**Problem to work on**
Repeat the lines below exactly as written, please, from the line with "obj.parent = empty" to the line with "cad_parts[node].hide_render = cad_parts[node].hide_viewport", both lines included, and no others.

**Source excerpt**
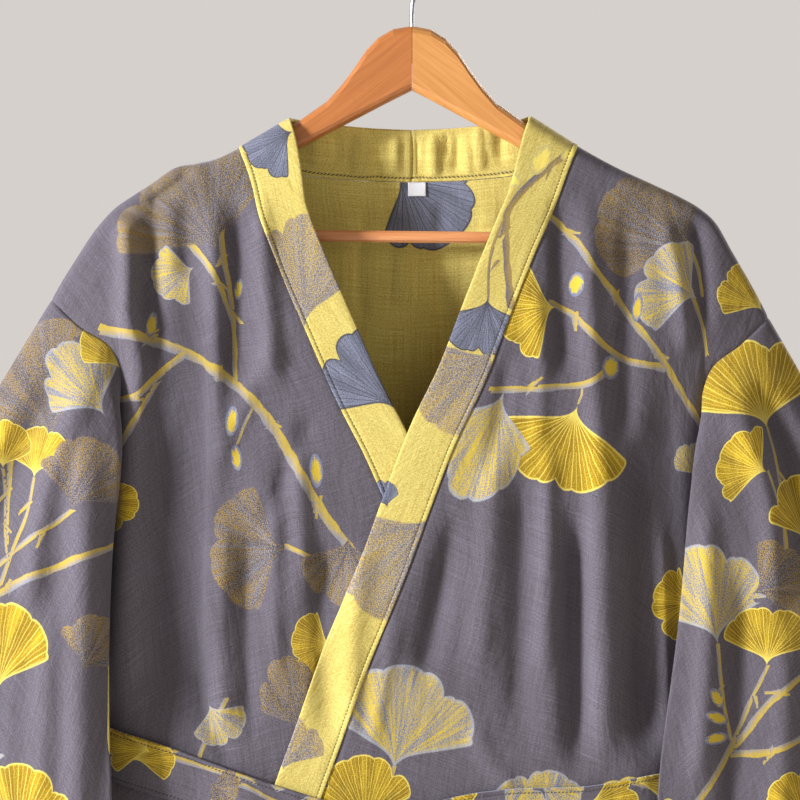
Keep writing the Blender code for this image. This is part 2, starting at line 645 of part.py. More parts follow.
def build_cloth():
    skirt = 1 + np.arange(1, SKIRT_ROWS + 1) / SKIRT_ROWS
    rows = np.concatenate([ARMHOLE_ROWS, skirt])
    columns = np.arange(FRONT_COLUMNS + 1) / FRONT_COLUMNS
    down, across = np.meshgrid(rows, columns, indexing="ij")
    fronts = {
        side: Sheet(name, front_sheet(side, down, across), WALL, "cloth_grey", side)
        for side, name in ((-1, "front_under"), (1, "front_over"))
    }
    shoulder_shares = 1 + np.arange(1, SHOULDER_COLUMNS + 1) / SHOULDER_COLUMNS
    half_back = np.concatenate([NECK_SHARES, shoulder_shares])
    back_at = np.concatenate([-half_back[:0:-1], half_back])
    down, across = np.meshgrid(rows, back_at, indexing="ij")
    back = Sheet("back", back_sheet(down, across), WALL, "cloth_grey", -1)

    half = np.array(ARMHOLE_ROWS) / 2
    turns = np.concatenate([half, 1 - half[-2::-1]])
    down, across = np.meshgrid(SLEEVE_RINGS, turns, indexing="ij")
    sleeves = {
        side: Sheet(name, sleeve_sheet(side, down, across), WALL, "cloth_grey", -side, closed=True)
        for side, name in ((-1, "sleeve_left"), (1, "sleeve_right"))
    }

    half_neck = len(NECK_SHARES) - 1
    band_rows = np.concatenate([np.array(NECK_SHARES[:-1]) - 1, rows])
    down, across = np.meshgrid(band_rows, (0, 0.5, 1), indexing="ij")
    bands = {
        side: Sheet(name, band_sheet(side, down, across), BAND_WALL, "cloth_yellow", -side)
        for side, name in ((-1, "neckband_under"), (1, "neckband_over"))
    }

    arm, neck = len(ARMHOLE_ROWS), SHOULDER_COLUMNS
    underarms = {side: sleeve.normals[0, arm - 1].copy() for side, sleeve in sleeves.items()}
    for side in (-1, 1):
        front, band, sleeve = fronts[side], bands[side], sleeves[side]
        back_edge = 0 if side < 0 else -1
        into_plane(front.normals[0])
        into_plane(front.normals[arm - 1:, -1])
        into_plane(back.normals[arm - 1:, back_edge])
        shoulder = slice(0, neck + 1) if side < 0 else slice(-neck - 1, None)
        into_plane(back.normals[0, shoulder])
        into_plane(band.normals[half_neck])
        share_normals(front.normals[:arm, -1], sleeve.normals[0, :arm])
        share_normals(back.normals[:arm, back_edge], sleeve.normals[0, : arm - 2 : -1])
        share_normals(front.normals[:, 0], band.normals[half_neck:, 0])
        middle = neck + half_neck
        if side < 0:
            seam = back.normals[0, neck: middle + 1]
            share_normals(seam, band.normals[half_neck::-1, 0])
        else:
            seam = back.normals[0, middle: middle + half_neck + 1]
            share_normals(seam, band.normals[: half_neck + 1, 0])
    for side in (-1, 1):
        front, band, sleeve = fronts[side], bands[side], sleeves[side]
        back_edge = 0 if side < 0 else -1
        top = front.normals[0, -1], back.normals[0, back_edge], sleeve.normals[0, 0]
        foot = front.normals[arm - 1, -1], back.normals[arm - 1, back_edge]
        for normal in (*top, *foot):
            into_plane(normal)
        share_normals(*top)
        share_normals(*foot)
        sleeve.normals[0, arm - 1] = underarms[side]
        sleeve.normals[0, -1] = sleeve.normals[0, 0]
        band.normals[0, :, 0] = 0
        band.normals[0] /= np.linalg.norm(band.normals[0], axis=-1, keepdims=True)

    gap = SEAM_GAP / 2
    for sheet in fronts.values():
        sheet.pull_in(1, False, gap)
        sheet.pull_in(1, True, gap)
        sheet.points[0, :, 1] = -gap
        sheet.points[arm - 1:, -1, 1] = -gap
    back.pull_in(0, False, gap)
    back.pull_in(1, False, gap)
    back.pull_in(1, True, gap)
    back.points[0, :neck + 1, 1] = gap
    back.points[0, -neck - 1:, 1] = gap
    back.points[arm - 1:, 0, 1] = gap
    back.points[arm - 1:, -1, 1] = gap
    for side in (-1, 1):
        near_underarm = np.exp(-(((np.arange(len(turns)) - arm + 1) / EASE_SPREAD) ** 2))
        ease = np.array(EASE_RINGS)[:, None] * near_underarm
        sleeves[side].pull_in(0, False, gap)
        sleeves[side].points[:len(EASE_RINGS), :, 0] += side * UNDERARM_EASE * ease
        bands[side].pull_in(1, False, gap)
        bands[side].points[0, :, 0] = side * gap
    for sheet in (back, *fronts.values(), *bands.values(), *sleeves.values()):
        add_wall(sheet)


def build_belt():
    turns = np.arange(BELT_STEPS + 1) / BELT_STEPS
    rises = np.array([0.5, 0.0, -0.5])
    rise, turn = np.meshgrid(rises, turns, indexing="ij")
    add_wall(Sheet("belt_round", belt_sheet(turn, rise), BELT_WALL, "cloth_grey", -1, closed=True))
    shares = np.arange(END_STEPS + 1) / END_STEPS
    down, across = np.meshgrid(shares, (0, 0.5, 1), indexing="ij")
    for name, line, clear in zip(("belt_end_left", "belt_end_right"), (END_LEFT, END_RIGHT), END_CLEARS):
        add_wall(Sheet(name, end_sheet(line, down, across, clear), BELT_WALL, "cloth_grey", 1))


def build_knot():
    """A plain knot: a soft block, pinched where the belt's layers turn through it."""
    bm = bmesh.new()
    bmesh.ops.create_icosphere(bm, subdivisions=3, radius=1.0)
    width, thickness, height = KNOT_SIZE
    front = float(belt_sheet(np.array(KNOT_TURN), np.array(0.0))[1])
    middle = front - (thickness + BELT_WALL) / 2 - KNOT_SEAT
    for vert in bm.verts:
        x, y, z = vert.co
        power = KNOT_SQUARENESS
        square = (abs(x) ** power + abs(y) ** power + abs(z) ** power) ** (-1 / power)
        pinch = 1 - KNOT_PINCH * math.exp(-((z / KNOT_PINCH_HEIGHT) ** 2)) * abs(x)
        vert.co = Vector((
            KNOT_X + x * square * pinch * width / 2,
            middle + y * square * thickness / 2,
            KNOT_Z + z * square * height / 2,
        )) * MM
    mesh = bpy.data.meshes.new("belt_knot")
    bm.to_mesh(mesh)
    bm.free()
    mesh.shade_smooth()
    add_object("belt_knot", mesh, "cloth_grey")


def build_label():
    across, down = np.meshgrid(np.linspace(-0.5, 0.5, 4), np.linspace(0, 1, 3))
    x = LABEL_X + across * LABEL_SIZE[0]
    z = LABEL_TOP_Z - down * LABEL_SIZE[1]
    y = depth(x, z, False) - WALL / 2 - LABEL_WALL / 2 - SEAM_GAP
    add_wall(Sheet("size_label", np.stack([x, y, z], -1), LABEL_WALL, "label_white", 1))


def capped_loft(name, rings, material):
    """A closed solid through rings of the same number of points."""
    bm = bmesh.new()
    loops = [[bm.verts.new(Vector(point) * MM) for point in ring] for ring in rings]
    sides = len(rings[0])
    for near, far in zip(loops, loops[1:]):
        for i in range(sides):
            j = (i + 1) % sides
            bm.faces.new((near[i], near[j], far[j], far[i]))
    bm.faces.new(loops[0])
    bm.faces.new(loops[-1])
    bmesh.ops.recalc_face_normals(bm, faces=bm.faces[:])
    mesh = bpy.data.meshes.new(name)
    bm.to_mesh(mesh)
    bm.free()
    mesh.shade_smooth()
    mesh.set_sharp_from_angle(angle=math.radians(40))
    return add_object(name, mesh, material)


def rod(name, points, radius, material, resolution):
    data = bpy.data.curves.new(name, "CURVE")
    data.dimensions = "3D"
    data.bevel_depth = radius * MM
    data.bevel_resolution = resolution
    data.use_fill_caps = True
    spline = data.splines.new("POLY")
    spline.points.add(len(points) - 1)
    for point, at in zip(spline.points, points):
        point.co = (*(Vector(at) * MM), 1)
    data.materials.append(principled(material))
    piece = bpy.data.objects.new(name, data)
    bpy.context.scene.collection.objects.link(piece)
    return piece


def drill(piece, foot, top, radius):
    """Cuts a round hole between two points out of a piece."""
    foot, top = Vector(foot) * MM, Vector(top) * MM
    bm = bmesh.new()
    turn = (top - foot).to_track_quat("Z", "Y").to_matrix().to_4x4()
    bmesh.ops.create_cone(
        bm, cap_ends=True, segments=BORE_SIDES, radius1=radius * MM, radius2=radius * MM,
        depth=(top - foot).length, matrix=Matrix.Translation((foot + top) / 2) @ turn,
    )
    mesh = bpy.data.meshes.new(piece.name + "_drill")
    bm.to_mesh(mesh)
    bm.free()
    cutter = bpy.data.objects.new(mesh.name, mesh)
    bpy.context.scene.collection.objects.link(cutter)
    cutter.hide_render = True
    cutter.display_type = "WIRE"
    cut = piece.modifiers.new("bore " + cutter.name, "BOOLEAN")
    cut.operation = "DIFFERENCE"
    cut.solver = "EXACT"
    cut.object = cutter


def tilted(point):
    """A point of the level hanger, let down at the right and raised at the left."""
    x, y, z = point
    return x, y, z - x * math.tan(math.radians(HANGER_TILT))


def build_hanger():
    for side, name in ((-1, "hanger_arm_left"), (1, "hanger_arm_right")):
        rings = []
        for x, top, bottom in WOOD:
            half = WOOD_THICKNESS / 2 * (1.0 if x < WOOD_END - WOOD_TIP else WOOD_TIP_THINNING)
            cap = min(half, (top - bottom) / 2)
            middle, straight = (top + bottom) / 2, (top - bottom) / 2 - cap
            ring = []
            for i in range(WOOD_SIDES):
                angle = 2 * math.pi * (i + 0.5) / WOOD_SIDES
                rise = math.copysign(straight, math.sin(angle)) + cap * math.sin(angle)
                ring.append(tilted((side * x, half * math.cos(angle), middle + rise)))
            rings.append(ring)
        arm = capped_loft(name, rings, "wood")
        socket = side * (BAR_HALF - BAR_SOCKET_DEPTH), side * (BAR_HALF + BAR_SOCKET_FIT)
        drill(
            arm,
            tilted((socket[0], 0, BAR_Z)),
            tilted((socket[1], 0, BAR_Z)),
            BAR_RADIUS + BAR_SOCKET_FIT,
        )
        drill(
            arm,
            (0, 0, SHANK_FOOT_Z - BAR_SOCKET_FIT),
            (0, 0, CREST_Z + SHANK_BORE_RISE),
            WIRE_RADIUS + BAR_SOCKET_FIT,
        )
    bar = [tilted((side * BAR_HALF, 0, BAR_Z)) for side in (-1, 1)]
    rod("hanger_bar", bar, BAR_RADIUS, "wood_red", 3)

    middle = WIRE_RADIUS - HOOK_RADIUS
    bend = [
        (HOOK_RADIUS * math.cos(angle), 0, middle + HOOK_RADIUS * math.sin(angle))
        for angle in np.linspace(math.radians(HOOK_FROM), math.radians(HOOK_TO), HOOK_BENDS)
    ]
    line = along(np.array([*SHANK, *bend]), np.linspace(0, 1, HOOK_POINTS))
    rod("hanger_hook", [tuple(point) for point in line], WIRE_RADIUS, "steel", 2)


def main():
    for old in list(bpy.data.objects):
        bpy.data.objects.remove(old)
    build_cloth()
    build_belt()
    build_knot()
    build_label()
    build_hanger()


main()
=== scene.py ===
"""A kimono robe of woven double cloth on a wooden hanger, dressed for the picture.

All sizes are millimetres until a mesh is made. The origin is the inner top of the hanger's hook,
+Z is up, and the front of the robe faces -Y. Left and right are the viewer's.
"""

from collections import namedtuple
import math

import bmesh
import bpy
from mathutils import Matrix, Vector
import numpy as np


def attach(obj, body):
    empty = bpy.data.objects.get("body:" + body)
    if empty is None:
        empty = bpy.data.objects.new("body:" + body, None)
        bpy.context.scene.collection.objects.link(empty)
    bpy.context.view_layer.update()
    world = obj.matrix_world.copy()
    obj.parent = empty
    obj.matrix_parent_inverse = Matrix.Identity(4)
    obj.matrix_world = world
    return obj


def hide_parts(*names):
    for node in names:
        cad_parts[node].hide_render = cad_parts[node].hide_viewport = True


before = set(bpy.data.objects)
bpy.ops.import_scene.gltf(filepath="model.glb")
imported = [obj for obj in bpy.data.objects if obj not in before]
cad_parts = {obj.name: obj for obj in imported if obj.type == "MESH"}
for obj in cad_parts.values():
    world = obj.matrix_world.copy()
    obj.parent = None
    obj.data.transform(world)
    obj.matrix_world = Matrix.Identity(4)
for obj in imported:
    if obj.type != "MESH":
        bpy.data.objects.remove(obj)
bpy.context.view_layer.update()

MM = 0.001

# Driving sizes of the cloth
WALL = 1.6
BAND_WALL = 2.6
BELT_WALL = 2.4
SEAM_GAP = 0.35
UNDERARM_EASE = 2.4
UNDERARM_Z = -505.0
HEM_Z = -1250.0
BAND_WIDTH = 35.0
BELT_WIDTH = 38.0
SHOULDER_ROUND = 10.5
SIDE_ROUND = 70.0

# The upper front's lift off the lower one: where it starts in height and fades in width
OVERLAP_LIFT = 6.0
LIFT_TOP_Z, LIFT_GROWTH = -225.0, 100.0
LIFT_SIDE_X, LIFT_FADE = 215.0, 60.0

# Rows and columns of the panels
NECK_FOOT_SHARE = 0.44
SIDE_CROWDING = 1.35
SHOULDER_POINTS = 60

# Columns: x, z. The line over the shoulders, which is also the crest of the neckband's sides.
CREST = (
    (-266, -273), (-258, -259), (-248, -243), (-234, -221.8), (-219.8, -206), (-206, -196.2),
    (-191, -186.5), (-175, -175.5), (-159, -172.4), (-145, -169.1), (-127.5, -160.8),
    (-110, -150.5), (-90.3, -138.8), (-70, -121), (-50, -103), (-30, -80), (0, -60),
    (30, -80), (50, -103), (70, -121), (87, -137.3), (104, -148.5), (122, -159.5),
    (150, -175.0), (180, -188.9), (200, -198.4), (212, -205.4), (225, -217.6),
    (235.3, -235.8), (253.1, -266.9), (263, -286),
)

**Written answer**
    obj.parent = empty
    obj.matrix_parent_inverse = Matrix.Identity(4)
    obj.matrix_world = world
    return obj


def hide_parts(*names):
    for node in names:
        cad_parts[node].hide_render = cad_parts[node].hide_viewport = True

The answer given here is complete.